Provided data:
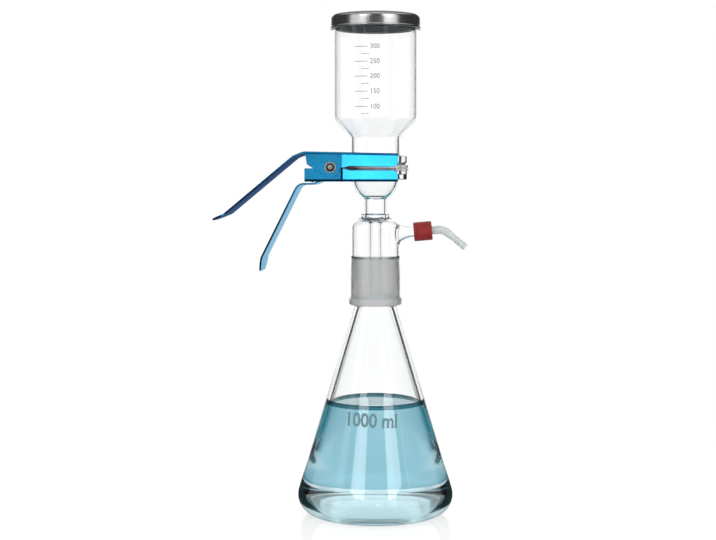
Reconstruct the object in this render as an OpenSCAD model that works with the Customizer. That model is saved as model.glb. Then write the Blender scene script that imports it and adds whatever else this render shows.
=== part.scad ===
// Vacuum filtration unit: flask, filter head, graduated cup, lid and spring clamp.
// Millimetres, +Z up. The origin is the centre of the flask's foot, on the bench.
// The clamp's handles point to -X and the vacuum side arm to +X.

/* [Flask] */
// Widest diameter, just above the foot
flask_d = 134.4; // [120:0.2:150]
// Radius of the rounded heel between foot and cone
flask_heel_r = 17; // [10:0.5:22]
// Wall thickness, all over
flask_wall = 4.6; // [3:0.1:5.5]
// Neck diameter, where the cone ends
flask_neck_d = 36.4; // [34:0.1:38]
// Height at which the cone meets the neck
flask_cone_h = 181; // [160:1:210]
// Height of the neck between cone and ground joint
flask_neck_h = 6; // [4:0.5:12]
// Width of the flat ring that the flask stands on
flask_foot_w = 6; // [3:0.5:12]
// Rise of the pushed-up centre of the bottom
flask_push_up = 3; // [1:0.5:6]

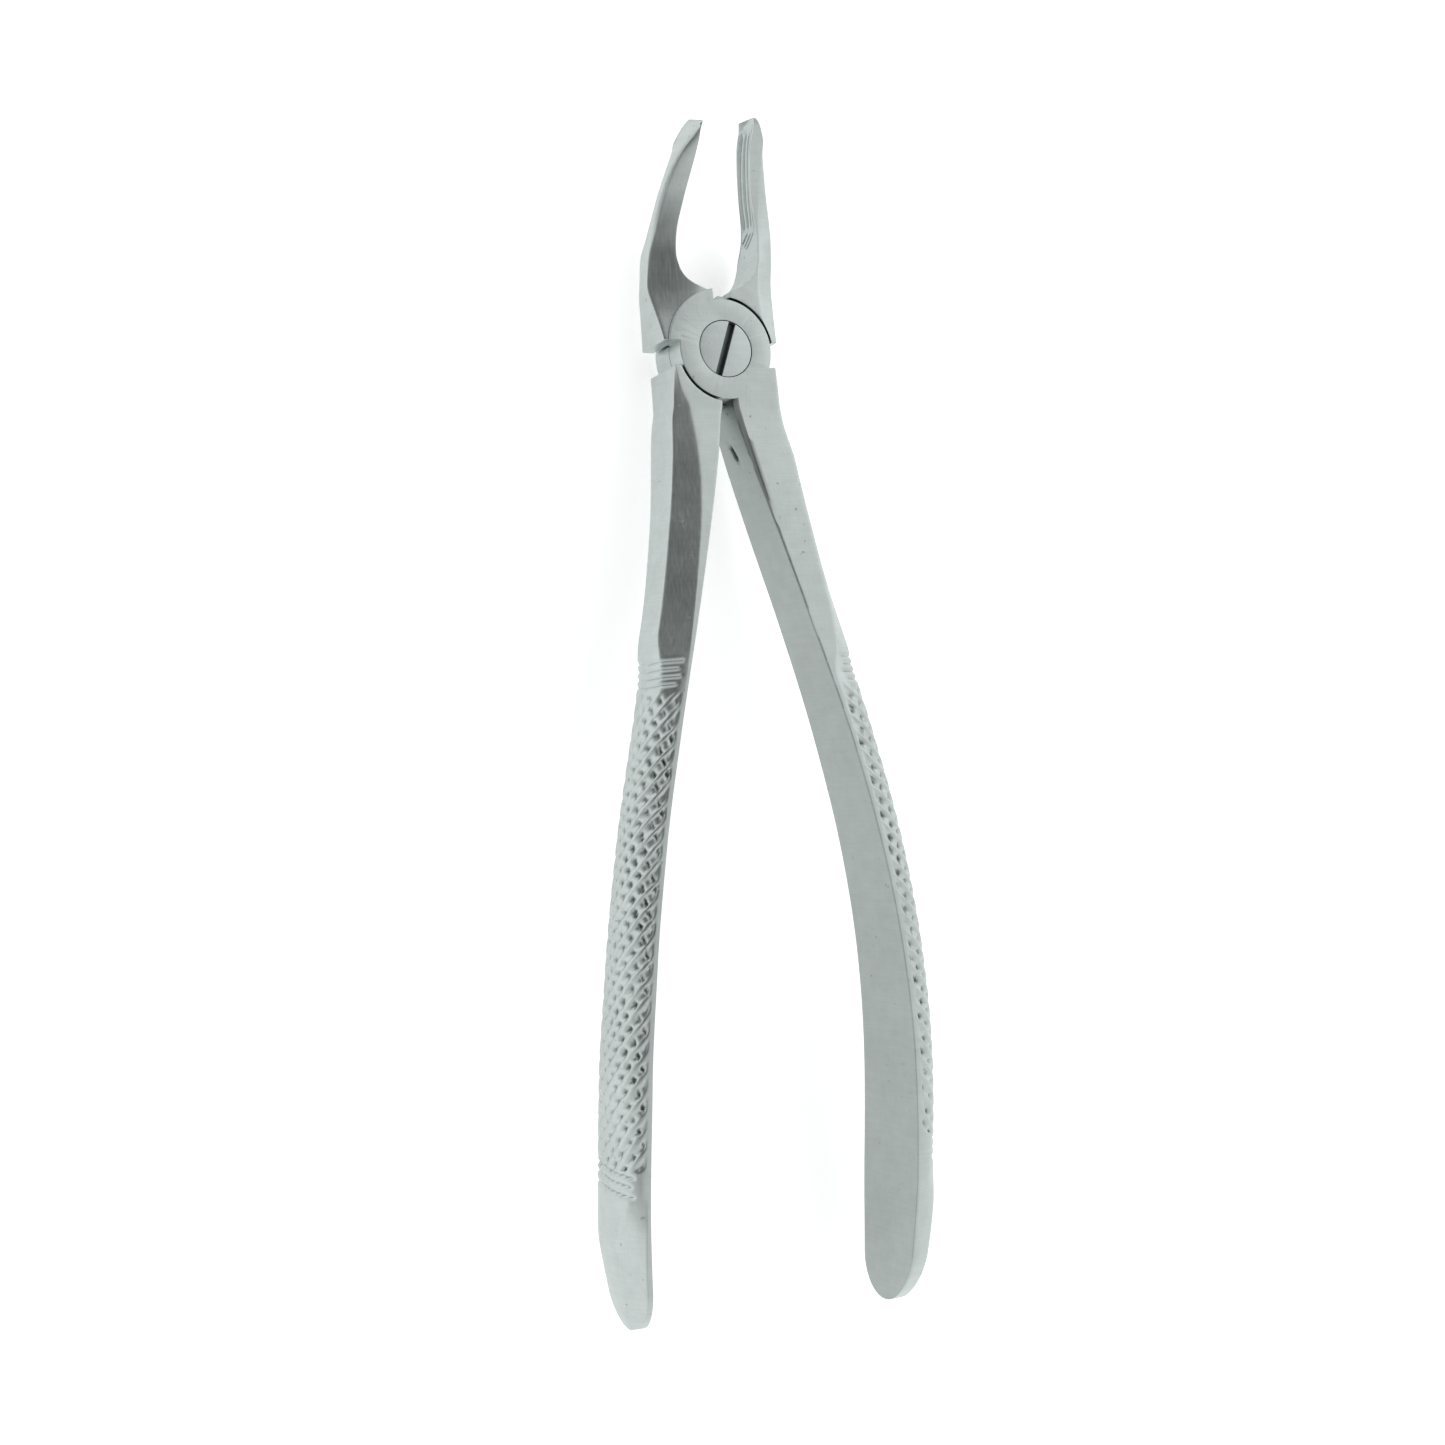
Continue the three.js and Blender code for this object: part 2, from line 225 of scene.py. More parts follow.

What you should do: Print all of the entries again, exactly as written.

Exercise solution:
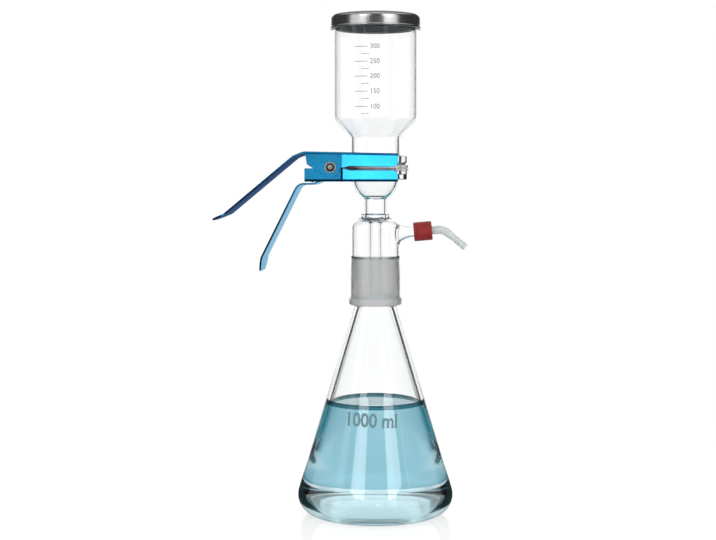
Reconstruct the object in this render as an OpenSCAD model that works with the Customizer. That model is saved as model.glb. Then write the Blender scene script that imports it and adds whatever else this render shows.
=== part.scad ===
// Vacuum filtration unit: flask, filter head, graduated cup, lid and spring clamp.
// Millimetres, +Z up. The origin is the centre of the flask's foot, on the bench.
// The clamp's handles point to -X and the vacuum side arm to +X.

/* [Flask] */
// Widest diameter, just above the foot
flask_d = 134.4; // [120:0.2:150]
// Radius of the rounded heel between foot and cone
flask_heel_r = 17; // [10:0.5:22]
// Wall thickness, all over
flask_wall = 4.6; // [3:0.1:5.5]
// Neck diameter, where the cone ends
flask_neck_d = 36.4; // [34:0.1:38]
// Height at which the cone meets the neck
flask_cone_h = 181; // [160:1:210]
// Height of the neck between cone and ground joint
flask_neck_h = 6; // [4:0.5:12]
// Width of the flat ring that the flask stands on
flask_foot_w = 6; // [3:0.5:12]
// Rise of the pushed-up centre of the bottom
flask_push_up = 3; // [1:0.5:6]

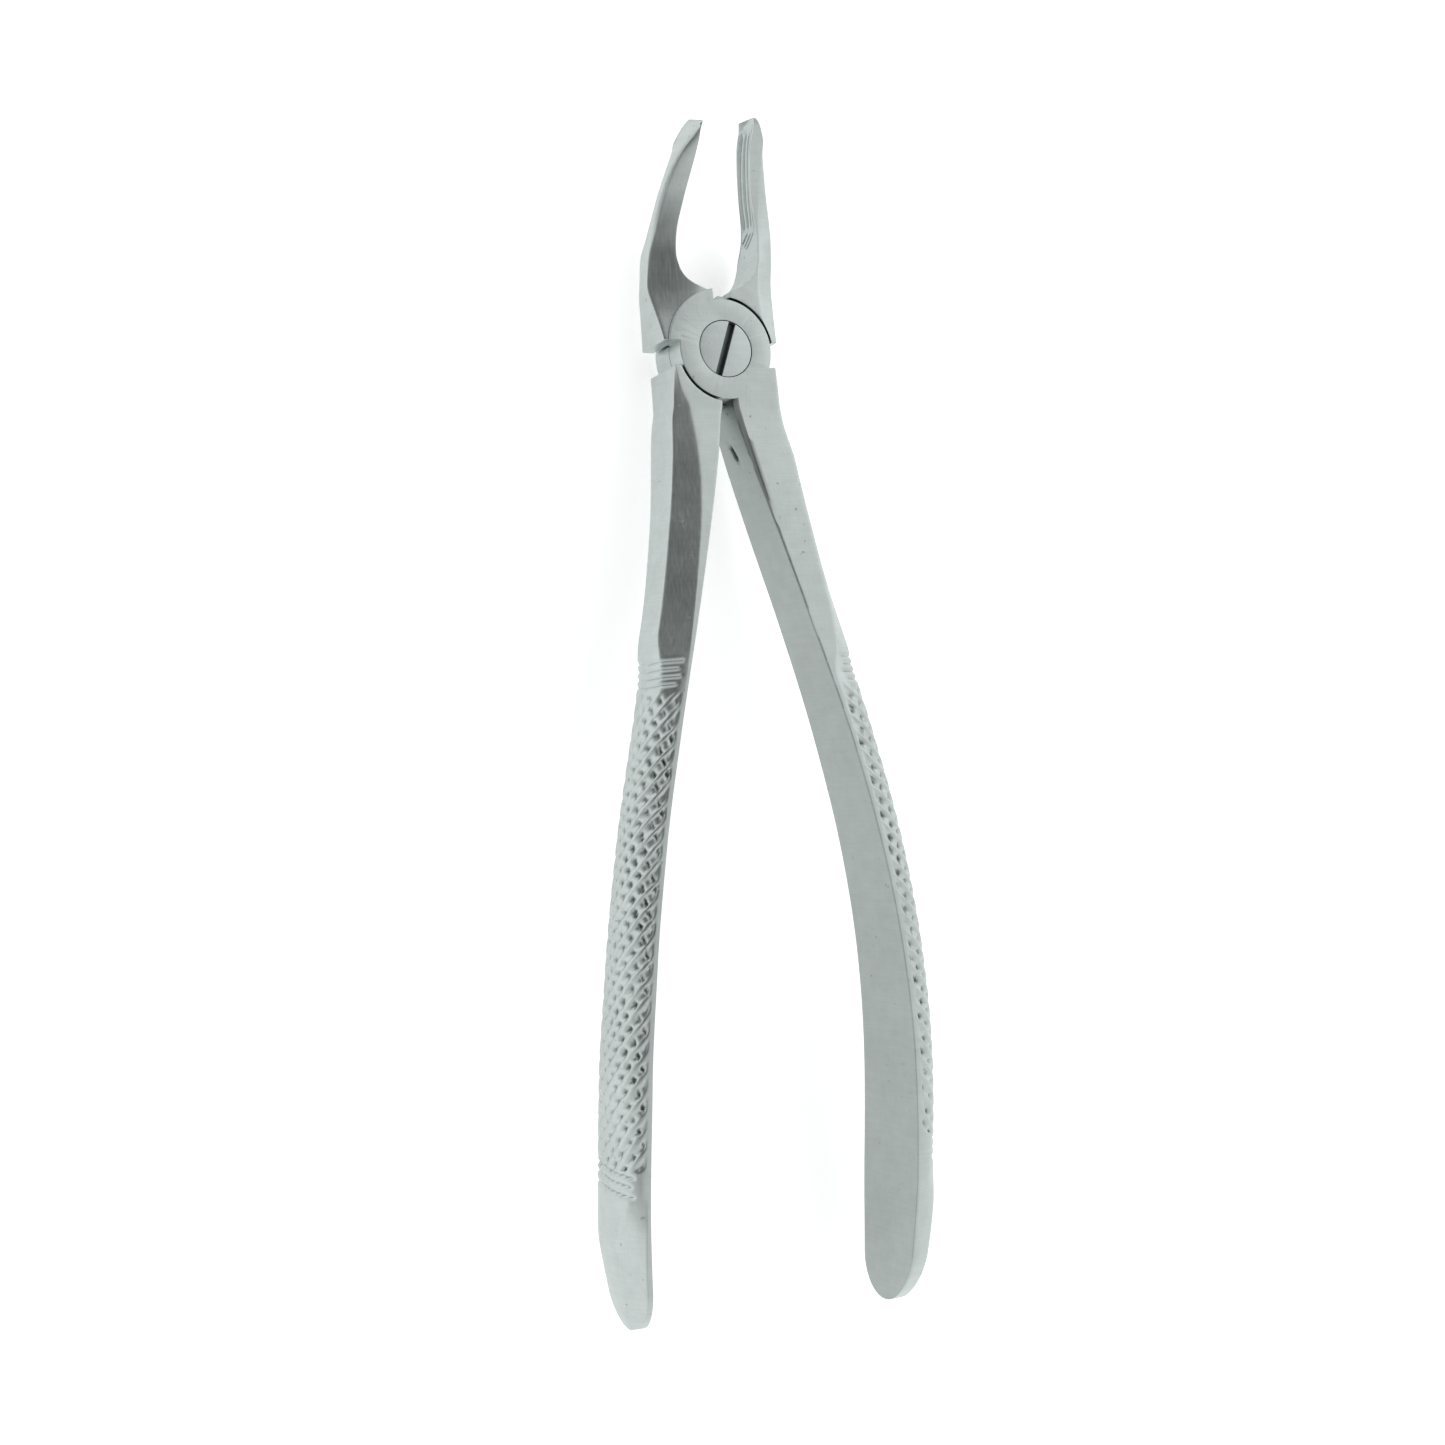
Continue the three.js and Blender code for this object: part 2, from line 225 of scene.py. More parts follow.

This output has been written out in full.